Wacana amendemen ke-5 UUD 1945 kembali menjadi perbincangan seusai Sidang Tahunan MPR pada 16 Agustus 2021.
Pidato Ketua MPR yang menyinggung mengenai PPHN dan agenda perubahan UUD 1945 serta apresiasi yang disampaikan oleh Presiden Jokowi terhadap wacana tersebut tentunya telah menarik perhatian dan pertanyaan semua kalangan.
Terutama menurutnya di kondisi pandemi saat ini yang seakan-akan memosisikan pelaksanaan amendemen cenderung dipaksakan.
“Namun, bila kita melihat syarat pengajuan perubahan yang tercantum dalam Pasal 37 UUD 1945, maka diperlukan 2 syarat untuk dapat diagendakannya perubahan tersebut,” ucap dia.
Syarat pertama adanya pengajuan oleh sepertiga Anggota MPR, serta syarat kedua adanya usulan tertulis terhadap pasal-pasal yang akan diubah beserta alasannya. Jika mengacu pada kedua syarat tersebut serta dengan hitung-hitungan politik yang ada saat ini maka wacana amendemen UUD 1945 sangat mungkin untuk diwujudkan.

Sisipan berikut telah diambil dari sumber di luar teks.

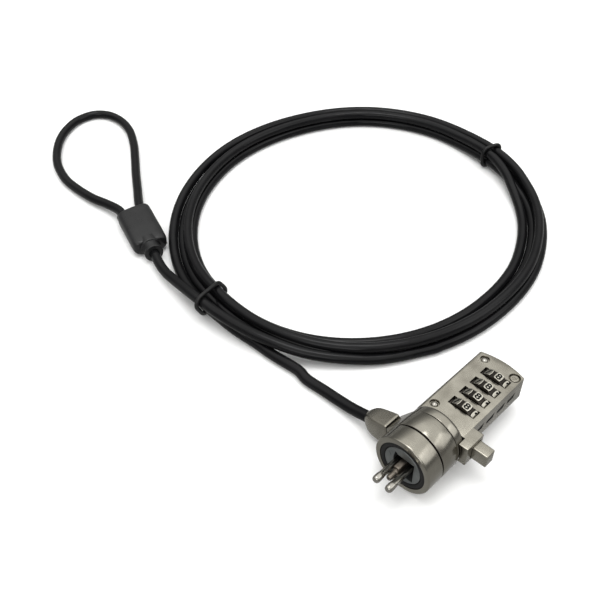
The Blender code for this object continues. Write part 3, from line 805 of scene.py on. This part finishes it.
def make_holder():
    """A tapered block with softly bowed sides. Its top and front faces meet in a curved edge."""
    bm = bmesh.new()
    rings = []
    stations = 25
    for index in range(stations):
        t = index / (stations - 1)
        x = 11.8 + 10.5 * t
        narrow = 1 - 0.36 * max(0, (t - 0.5) / 0.5) ** 3.2
        width = (3.5 - 0.3 * t) * narrow
        thick = (4.45 - 0.75 * t) * narrow
        middle = -0.4 * (1 - t)
        if index == 0:
            width, thick = width - 0.2, thick - 0.2
        corner = 0.5 + 1.5 * t * t
        ring = []
        for quarter, (sy, sz) in enumerate(((1, 1), (-1, 1), (-1, -1), (1, -1))):
            for step in range(7):
                around = math.pi / 2 * quarter + math.pi / 2 * step / 6
                round_off = min(corner, width * 0.95, thick * 0.95)
                y = sy * (width - round_off) + round_off * math.cos(around)
                z = sz * (thick - round_off) + round_off * math.sin(around) - middle
                ring.append(bm.verts.new((x * MM, y * MM, z * MM)))
        rings.append(ring)
    count = len(rings[0])
    for first, second in zip(rings, rings[1:]):
        for step in range(count):
            other = (step + 1) % count
            bm.faces.new((first[step], second[step], second[other], first[other]))
    bm.faces.new(rings[0])
    bm.faces.new(list(reversed(rings[-1])))
    holder = mesh_object("cable_grip", bm, "nickel", 35)
    room = rod("grip_room", 2.9, 13.2, 18.5, "X", steps=32)
    mouth = turned("grip_mouth", [(0, 24, 0), (2.45, 24, 0), (2.45, 22.0, 0), (2.12, 21.6, 0),
                                  (2.12, 17, 0), (0, 17, 0)],
                   None, 48, "X")
    entry = rod("grip_entry", 1.5, 11, 14, "X", steps=32)
    combine(holder, [room, mouth, entry])
    return crisp(holder, 32)


# ------------------------------------------------------------------ dial box


def back_outline(inset=0):
    points = [(BOX_LEFT + inset, BOX_FRONT + inset), (BOX_RIGHT - inset, BOX_FRONT + inset)]
    half = (BOX_RIGHT - BOX_LEFT) / 2
    radius = (half ** 2 + BACK_BULGE ** 2) / (2 * BACK_BULGE)
    middle = (BOX_RIGHT + BOX_LEFT) / 2
    spread = math.asin((half - inset) / radius)
    centre = BOX_BACK + BACK_BULGE - radius
    for step in range(25):
        angle = spread * (1 - step / 12)
        points.append((middle + radius * math.sin(angle), centre + radius * math.cos(angle) - inset))
    return points


def soften_left_edge(body):
    bm = bmesh.new()
    bm.from_mesh(body.data)
    limit = (BOX_LEFT + 0.1) * MM
    lowest = (BOX_TOP - 0.1) * MM
    edges = [edge for edge in bm.edges if all(v.co.x < limit and v.co.z > lowest for v in edge.verts)]
    bmesh.ops.bevel(bm, geom=edges, offset=1.35 * MM, segments=8, profile=0.5, affect="EDGES")
    bm.to_mesh(body.data)
    bm.free()


def make_box():
    body = prism("dial_box", back_outline(), BOX_BOTTOM, BOX_TOP, "nickel")
    soften_left_edge(body)
    bevel(body, 0.45, 4)
    lug = box("lug", (BOX_RIGHT - 2.5, LUG_FRONT, LUG_BOTTOM), (LUG_RIGHT, LUG_BACK, BOX_TOP - 0.008),
              "nickel")
    bevel(lug, 0.3, 4)
    combine(body, [lug], "UNION")
    cutters = [
        rod("neck_seat", NECK_R + 0.2, LUG_FRONT - 1, BOX_FRONT + 0.05, "Y", steps=128),
        box("cover_seat", (-8.3, 19.2, -6), (7.6, 47.6, -2.95)),
        box("slide_room", (-4.2, 17, -3.1), (6.9, 26, 3.25)),
        box("dial_room", (-7.9, 25.6, -3.3), (7.1, 47.8, 3.25)),
        box("button_pocket", (7.7, 17.9, -2.25), (13, 22.5, 3.25)),
        box("stem_way", (6, 18.2, -1.4), (8, 20.3, 1.4)),
    ]
    for index in range(DIAL_COUNT):
        y = FIRST_DIAL + index * DIAL_PITCH
        half = WINDOW / 2
        window = box("window", (DIAL_X - 4.85, y - half, 3), (DIAL_X + 4.85, y + half, 6))
        cutters.append(window)
        cutters.append(move(rod("relief", DIAL_R + 0.3, y - half, y + half, "Y", steps=96),
                            (DIAL_X, 0, DIAL_Z)))
    for x, y in ((-5.7, 49.4), (-6.0, 22.9)):
        seat = turned("seat", [(0, 6, 0), (1.95, 6, 0), (1.62, 4.46, 0), (1.45, 3.6, 0), (1.0, 3.55, 0),
                               (1.0, -6, 0), (0, -6, 0)], None, 64, "Z")
        cutters.append(move(seat, (x, y, 0)))
    screw_seat = turned("screw_seat", [(0, 6, 0), (2.1, 6, 0), (1.95, 4.42, 0), (1.8, 4.1, 0),
                                       (1.75, 3.2, 0), (0.95, 3.3, 0), (0.95, 0, 0), (0, 0, 0)],
                        None, 64, "Z")
    cutters.append(move(screw_seat, (5.9, 49.2, 0)))
    combine(body, cutters)
    body.data.materials.append(LOOKS["shadow"])
    # Shallow pockets in the right wall, one beside each dial, whose faces take the shadow look: painted shade
    # that stands for the dark inside of the slots.
    slots = []
    for index in range(DIAL_COUNT):
        y = FIRST_DIAL + index * DIAL_PITCH
        slot = prism("side_slot", [(-1.25, 2.1), (0.8, 1.35), (0.9, -2.1), (-0.5, -2.1)], -0.24, 1, "nickel")
        slot.data.materials.append(LOOKS["shadow"])
        for face in slot.data.polygons:
            face.material_index = 1
        slot.data.transform(Matrix.Rotation(math.pi / 2, 4, "Y"))
        slots.append(move(slot, (BOX_RIGHT, y, -0.2)))
    combine(body, slots)
    crisp(body, 28)
    finish(move(body, NOSE), "lock", "satin_nickel", "lock_body")

    cover = box("underside_plate", (-8.1, 19.4, BOX_BOTTOM), (7.45, 47.3, -3.25), "nickel")
    bevel(cover, 0.12, 3)
    openings = []
    for index in range(DIAL_COUNT):
        y = FIRST_DIAL + index * DIAL_PITCH
        openings.append(box("opening", (DIAL_X - 5.7, y - WINDOW / 2, -6), (DIAL_X + 5.7, y + WINDOW / 2, 0)))
    openings.append(move(rod("rivet_way", 1.0, -6, 0, "Z", steps=40), (-6.0, 22.9, 0)))
    combine(cover, openings)
    crisp(cover, 28)
    finish(move(cover, NOSE), "lock", "satin_nickel", "base_cover")


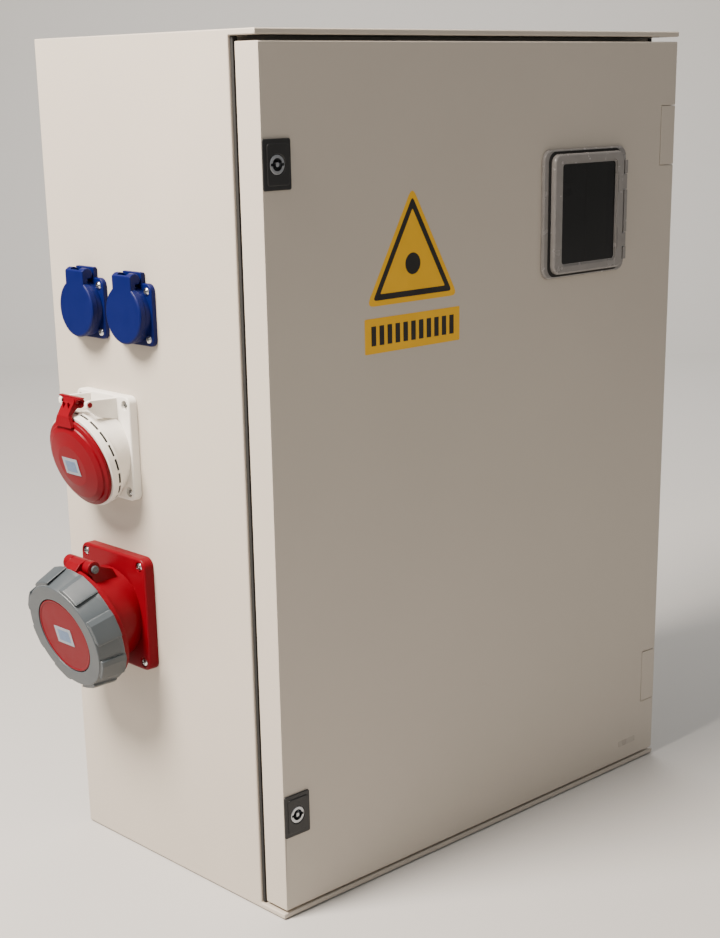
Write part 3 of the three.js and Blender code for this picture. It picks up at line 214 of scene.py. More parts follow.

“Bila kita melihat sejarah, amendemen UUD 1945 diawali dengan momentum yang sangat masif dan kemudian menghasilkan sebuah konsensus politik yang kemudian berdampak pada pergeseran kekuasaan pembentukan legislasi, pembatasan masa jabatan presiden, serta pergeseran sistem pemerintahan dari yang bersifat sentralisasi ke desentralisasi,” tuturnya.
Perubahan-perubahan tersebut tentunya telah memberikan dampak yang signifikan terhadap pelaksanaan pengelolaan negara saat ini.